Singlet excited states of anions with higher main group elements

Abstract

Previous studies have shown that dipole-bound excited states exist for certain small anions. However, valence excited states have been reported for some closed-shell anions, but those with singlet valence excited states have, thus far, contained a single silicon atom. This work uses high-level coupled cluster theory previously shown to reproduce excited state energies to better than 0.1 eV compared with experiment in order to examine the electronic excited state properties of anions containing silicon and other higher main group atoms as well as their first row analogues.
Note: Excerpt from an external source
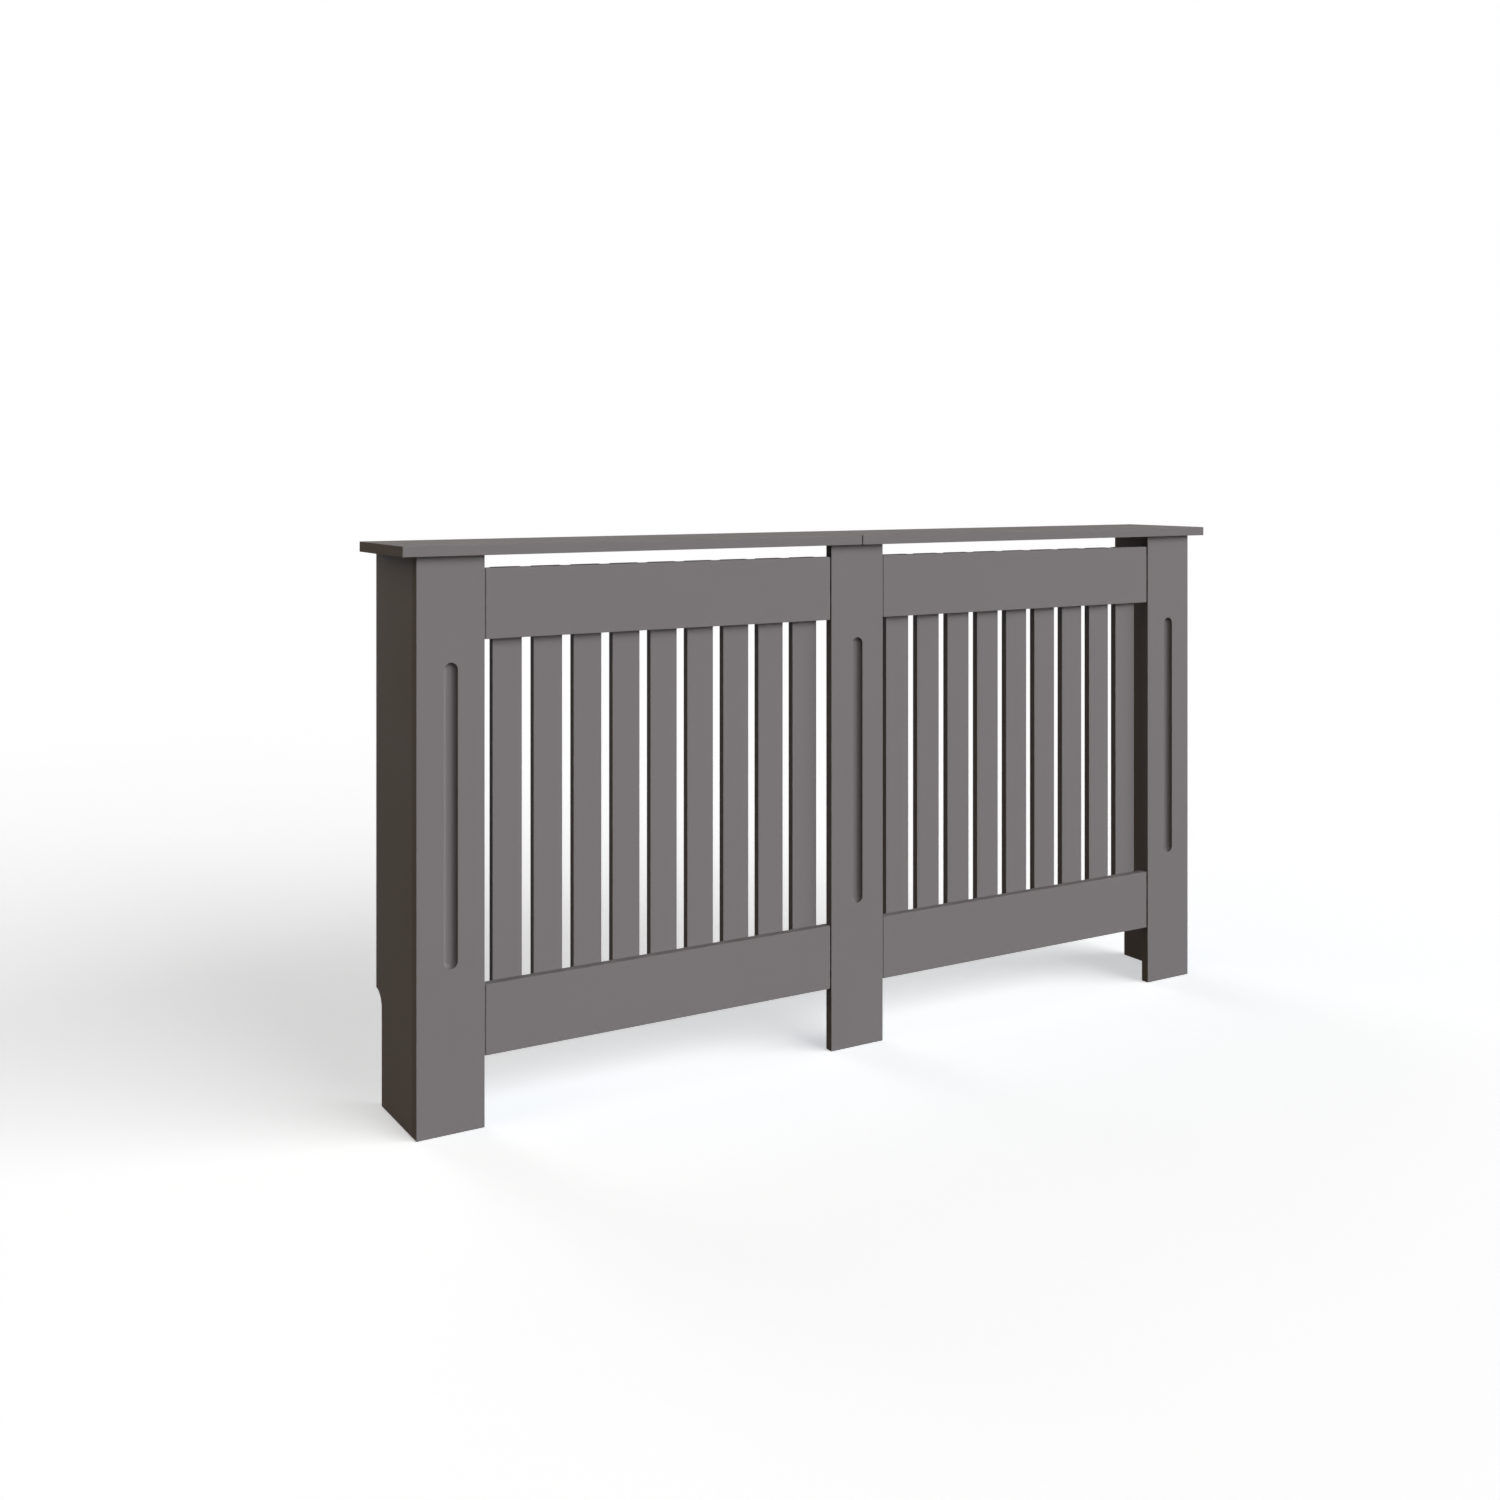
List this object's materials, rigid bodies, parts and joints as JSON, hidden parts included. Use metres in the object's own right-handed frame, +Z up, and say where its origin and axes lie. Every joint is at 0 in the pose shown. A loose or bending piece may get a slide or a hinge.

Of the 14 anions involved in this study, 9 possess bound excited states of some kind: CH2SN−, C3H−, CCSiH−, CCSH−, CCNH−2, CCPH−2, BH3PH−2, AlH3NH−2 and AlH3PH−2. Two possess clear valence states: CCSiH− and its first row analogue C3H−. Substantial mixing appears to be present in the valence and dipole-bound characters for the first excited state wavefunctions of many of the systems reporting excited states, but the mixing is most pronounced with the ammonia borane-like AlH3NH−2, and AlH3PH−2 anions. Inclusion of second row atoms in anions whose corresponding radical is strongly dipolar increases the likelihood for the existence of excited states of any kind, but among the systems considered to date with this methodology, only the nature of group 14 atoms in small, closed-shell anions has yet been shown to allow valence singlet excited states.